From the VAR offside snapshot, it's not clear that any part of Kane was ahead of the ball at that point of the header. For VAR to conclude that Kane's forehead was ahead of the front of the ball as it was headed adds to the controversy. I suspect that this "ball to forehead" measurement may have been what caused the extended delay and what was ultimately used to chalk off the goal.
 
Sure and it will get quicker, but if you watch cricket, there are quite a few instances of “waiting for ball tracker to load” or “best side on angle”.
That may be so but at least the on-field umpire has asked for the reviews not like the FIFA implementation where the VAR official intervenes. And having intervened why does it then take them so long to decide what to instruct the ref to review?
 
The Varce Continues in Madrid :

A penalty was awarded after the full time whistle had gone, for a handball in the box off a deflected header from a corner.



Game is gone. Remember how the handball law changed earlier this year to only award penalties for deliberate handballs now. Well then what about this shenanigans? Player who's thumb grazed off the deflected header was in mid-air trying to use his left arm to rebalance himself.

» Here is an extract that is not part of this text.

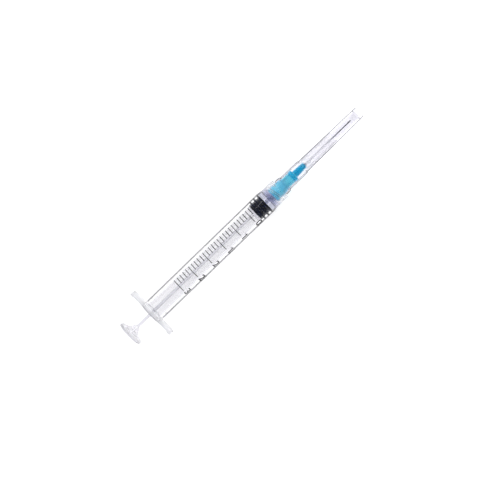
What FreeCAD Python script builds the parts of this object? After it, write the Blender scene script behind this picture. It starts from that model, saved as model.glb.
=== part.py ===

There's no way you can conclude that was deliberate, given how fast the ball was coming in and how it had just been deflected off a header. It was a complete coincidence that his thumb managed to nick that deflected header before deflecting off his teammates shoulder.

The fact that a VAR check was ordered and a penalty given after the final whistle floors me. This is a complete mockery of this sport. We hear so much about how VAR is run so much better in other parts of Europe than in the Premier League. I haven't seen anything this horrendous in the Premier League and that's saying a lot.